Dabei ist auch gravierend, dass ich mich selbst nicht mehr beurteilen kann. Ich habe völlig den Sinn dafür verloren, wann ich selbst einfach nur Dünnpfiff rede und vielleicht einfach nur mal mit offenem Ohr zuhören sollte. Zugegeben, ich bin ein wenig stur (bei manchen Themen auch etwas sehr dolle), aber ich versuche, das so gut wie möglich zu unterdrücken, um andere Meinungen zu hören. Ich habe bei Diskussionen heutzutage einfach nur noch Angst, dass ich jemanden verärgere, weil das würde ich niemals wollen. Eigentlich hasse ich ja Menschen, aber ich liebe sie auch. Und ich liebe es, mich mit ihnen zu verständigen oder sie einfach nur dabei zu beobachten, wie sich andere gut verständigen. Freude finde ich gut. Wenn zwei sich darüber austauschen, wenn sie etwas nicht mögen, finde ich das auch gut. Aber ich habe einfach nur noch Angst, wenn es zu unterschiedlichen Meinungen kommt. Ich will doch, dass mich jeder mag. Ja, das klingt, als würde ich nur nach Aufmerksamkeit buhlen und ja: Das verdammt nochmal tue ich auch. Manchmal hätte ich nämlich einfach nur gerne Bestätigung. Doch irgendwie kommt's dazu nie, da ich stets eine andere Meinung als andere habe. Wenn es dann mal ausnahmsweise so weit kommt, dass jemand meiner Meinung ist, dann fällt mir ein riesengroßer Stein vom Herzen, weil ich ja doch nicht so verkorkst scheine. Das hat jedoch auch noch eine weitere Folge, mein Buhlen nach Bestätigung, und zwar passe ich mich mittlerweile regelmäßig anderen Meinungen einfach an, auch wenn sie nicht meine eigene ist. Wie gesagt, ich will mich mit anderen verstehen und ich will auf keinen Fall einen Streit auslösen. Ich weiß nur nicht, wann etwas ein Streit ist oder eine Diskussion. Gerade auf Twitter wirkt alles so auf den Punkt gebracht, dass ich viele Formulierungen eigentlich ziemlich aggressiv finde, auch wenn ich eigentlich weiß, dass sie um Längen nicht so gemeint sind. Diskussionen sind komisch. Ich auch.

1 Kommentar:

  1. Die Frage, die man sich bei dieser Diskussion stellen muss, ist: von wem man eigentlich verstanden werden will? Optimalerweise versteht natürlich jeder andere Mensch die eigene Meinung und gibt höchstens sachliches und vernünftiges Feedback. Ist das jedoch, also das man von allen verstanden wird, überhaupt möglich? Ich glaube nicht.

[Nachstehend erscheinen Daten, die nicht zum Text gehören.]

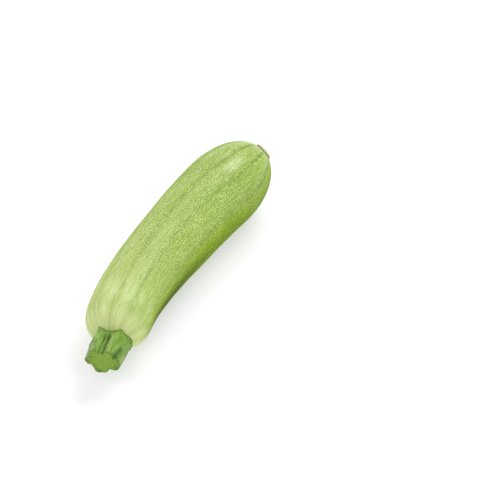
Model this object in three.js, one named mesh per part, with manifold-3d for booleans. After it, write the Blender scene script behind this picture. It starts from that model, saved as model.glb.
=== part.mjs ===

    Und deswegen gibt es solche Zusammenschlüsse, genannt Communitys, wo Leute zusammenkommen, die sich zumindest über ein paar Sachen einig sind, wie beispielsweise, dass alle Communitymitglieder Anime mögen. Das bedeutet jedoch nicht, dass es in solchen Communitys nicht auch zu Meinungsverschiedenheiten kommen kann. Deswegen kann man noch einen Schritt weiter gehen und sich einer Subcommunity anschließen bzw. sich nur mit Leuten verbinden, die z.B. ein bestimmtes Animegenre über alles lieben. Und das kann man immer so weiterführen und ja ich beschreibe hier gerade eine Filterblase.

    Aber ist es schlimm, in einer solcher zu leben? Also in einer Echokammer in der man nur die eigene Meinung bestätigt bekommt und diese irgendwann als objektiv wahrnimmt und die da draußen bzw. die anderen Filterblasen nicht mehr bemerkt. Ja, in dieser extremen Form wahrscheinlich schon, aber wir sollten uns auch nicht einbilden, dass wir stärker seien, als wir eigentlich sind. Ich habe ehrlich gesagt keine Lust jeden Tag mich dafür rechtfertigen zu müssen ein Anime Fan zu sein oder zu erklären, wieso Anime nicht nur für Kinder gemacht wird. Sich also eine gewisse Blase aufzubauen ist okay und nur menschlich und auch empfehlenswert, damit man weiter kommt. Ich habe wenig davon, wenn ich das gleiche Gespräch („Anime ist was für Kinder“) immer wieder führen muss. Viel produktiver ist es nämlich Gespräche mit Leuten zu führen, die zumindest grundlegend mit einem übereinstimmen („Animes sind cool“) und wenn man dann auf unterschiedliche Meinungen stößt, kann man Diskussionen führen, die einen wirklich weiterbringen, da sie Punkte enthalten, die man noch nicht schon tausend mal gehört hat.

    Manchmal braucht es aber auch, bezogen jetzt auf persönliche Kontakte, einfach Zeit: Man muss sich erst ein paar Mal streiten, damit man sich dann verstehen bzw. den Punkt des anderen nachvollziehen kann. Da hilft natürlich zuhören. Was ich jedoch auch wichtig finde, ist, dass wenn man es sich leisten kann, man ehrlich zu sich selbst ist und sich auch anderen (bei denen man das will) authentisch präsentiert. Es wäre einfach viel zu schade, wenn manche Meinungen, mögen sie noch so abwegig von irgendeiner Norm sein, nicht ausgesprochen werden, nur weil man denkt, dass es die Möglichkeit gäbe, dass man auf Widerstand stößt.